1) The network runs on VPNs. Virtual Private Networks bog down a network since it creates a tunnel inside the current network. Think of fitting a smaller pipe in a larger pipe. No matter how you try, you will never get as much water through the smaller pipe as the bigger, but that’s what you pay for when you want the security of the VPN.
2) They run ALL 100+ schools in the county to ONE point, the facility on Prescott. Any middle schooler can tell you that if you have all the cars from all the freeways ending up in one single point, there will be traffic and congestion. The current content filtering system footprint is at this location. This system also costs the school system $60,000 a year to run for all 100+ schools. One box, 100+ schools. You do the math.
Solution:
Myself and another of the CTP Business Council met with the Guilford County School IT at Weaver a couple months ago. The way I saw it, I proposed breaking out the school’s Internet access so that the filtering was done at the school. In this fashion, the issue with the bad network design would slowly resolve itself as each school filtered its own content. GCS IT said sure. Give us $60,000 a year to run another box. Obviously they never learned from the second point above. Then the complaints went to there not being enough staff members to support and they were bogged down by current projects. In any case, I proposed we look into a linux box running a content filtering system solution. Price of savings for the school district? $50,000 with brand new equipment. We proposed that this system was to be installed by GCS IT during Spring Break of 2005, and tested at Weaver. Thus, GCS IT would have total control of the box itself, although my services were offered to do the install if they were not able.
Current scenario: It’s been a week after Spring Break. One of the IT kids that keeps me informed on Weaver’s standings told me the Monday after that nothing was done. You cannot believe the outrage for myself. I offer to do this on my off time, and I do take personal vacation to actually help these kids (yes, folks… gape in awe that I use parts of my 2+ weeks of vacation for a good cause). I even offered to do it, and to contact anyone from the IT Business Council for help if they needed it.
Silence.
Today (Apr. 14th), I was informed by Adam Wenner (brilliant IT extraordinaire of Weaver) that our backup linux box was finished building. The credentials on this kid are amazing (won state in computer applications and is going to the national competition). We had spoke of having a backup plan in effect when nothing was done this Monday.
So now we have the box ready to roll, no money out for the schools, and to disband the current content management system would save a magnitude of $50,000+ dollars a year. I think $50k is enough to hire another IT employee. Word from GCS IT?
Silence.
Synopsis: SO all of this leads me to voice out to the parents and teachers that are interested in their children’s computer resources at school. The world is evolving, everything uses technology to drive home the education.
Why won’t GCS IT look to open-source products to maximize monetary efficiency? It seems that the IT kids at Weaver certainly understand this concept.

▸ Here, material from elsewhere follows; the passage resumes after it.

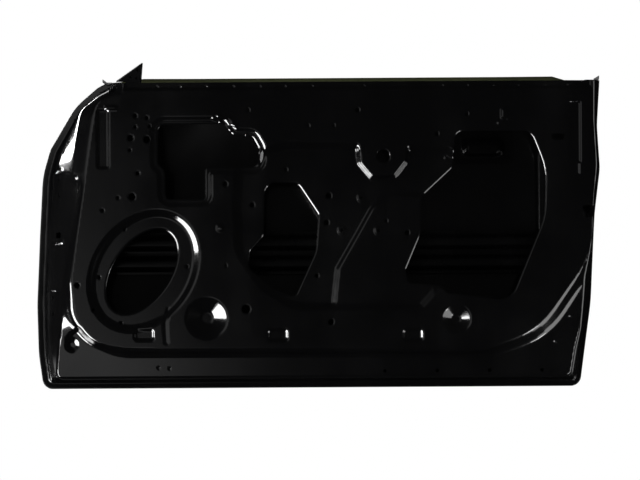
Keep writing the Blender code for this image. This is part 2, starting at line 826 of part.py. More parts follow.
def paint(name, colour, roughness, metallic=0.0):
    material = bpy.data.materials.new(name)
    material.use_nodes = True
    shader = material.node_tree.nodes["Principled BSDF"]
    shader.inputs["Base Color"].default_value = (*colour, 1.0)
    shader.inputs["Roughness"].default_value = roughness
    shader.inputs["Metallic"].default_value = metallic
    return material


# Pieces


def below_belt(path, top):
    """The closed ring cut off level at the given height, from its front end round to its rear end."""
    low = [point for point in path if point[1] < top - 1e-6]
    turn = next(i for i in range(len(path)) if path[i - 1][1] >= top - 1e-6 > path[i][1])
    ordered = [path[(turn + i) % len(path)] for i in range(len(low))]
    before, after = path[turn - 1], path[(turn + len(low)) % len(path)]
    first = before + (ordered[0] - before) * (top - before[1]) / (ordered[0][1] - before[1])
    last = ordered[-1] + (after - ordered[-1]) * (top - ordered[-1][1]) / (after[1] - ordered[-1][1])
    return np.array([first] + ordered + [last])


def outward(path):
    """Unit vectors that point out of an anticlockwise chain at each of its points."""
    before = np.vstack((path[:1] * 2 - path[1:2], path[:-1]))
    after = np.vstack((path[1:], path[-1:] * 2 - path[-2:-1]))
    along = after - before
    along /= np.linalg.norm(along, axis=1)[:, None]
    return np.column_stack((along[:, 1], -along[:, 0]))


def pad_hole(pad, z_offset, radius):
    """A round hole square to a slanted pad, as seen along Y."""
    shape = circle((0, 0), radius)
    return np.column_stack(
        (pad.at[0] + shape[:, 0] / math.hypot(1, pad.slope), pad.at[1] + z_offset + shape[:, 1])
    )


def check_slot(size_by):
    """Outline of the check link's slot in its pad, as seen along Y."""
    width = CHECK_SLOT[0] / math.hypot(1, CHECK_PAD.slope) + size_by
    return rounded(box_corners(CHECK_PAD.at, (width, CHECK_SLOT[1] + size_by), 3))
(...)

  • posted my comments on my blog

  • posted my comments on my blog

  • Rob

    If you ever save that 50K I be happy to help dismantle the centralized content filtering architecture.
    I think in this case GCS is just following the State’s IT lead. But, in the State’s case it’s all T-1 carrying the load back to Raleigh.
    There’s no fiscally responsible reason for DSL homeruns to the C.O. when less expensive, decentralized options exist for GCS.
    The centralized network architectures seem to only serve the career and salary advancing objectives of those in the C.O.

  • Rob

    If you ever save that 50K I be happy to help dismantle the centralized content filtering architecture.
    I think in this case GCS is just following the State’s IT lead. But, in the State’s case it’s all T-1 carrying the load back to Raleigh.
    There’s no fiscally responsible reason for DSL homeruns to the C.O. when less expensive, decentralized options exist for GCS.
    The centralized network architectures seem to only serve the career and salary advancing objectives of those in the C.O.

  • Every school has fiber or is going to have fiber upgrades. It has nothing to do with DSL nor T-lines. The issue is bad network design. If you bottleneck your traffic at one single point, it wouldn’t matter if you have an OC-3 or a T-1. You’re still caught in the bottleneck.
    I have to give GCS IT for at least meeting with the Business Council. But it’s ridiculous when taxpayers are paying for services when no one is trying to maximum cost effectiveness.
    I know plenty of smaller districts that barely get enough for their teachers, but they get by on their information technology fine.
    If Greensboro even has a Business Council to support the district, what gives?

  • Every school has fiber or is going to have fiber upgrades. It has nothing to do with DSL nor T-lines. The issue is bad network design. If you bottleneck your traffic at one single point, it wouldn’t matter if you have an OC-3 or a T-1. You’re still caught in the bottleneck.
    I have to give GCS IT for at least meeting with the Business Council. But it’s ridiculous when taxpayers are paying for services when no one is trying to maximum cost effectiveness.
    I know plenty of smaller districts that barely get enough for their teachers, but they get by on their information technology fine.
    If Greensboro even has a Business Council to support the district, what gives?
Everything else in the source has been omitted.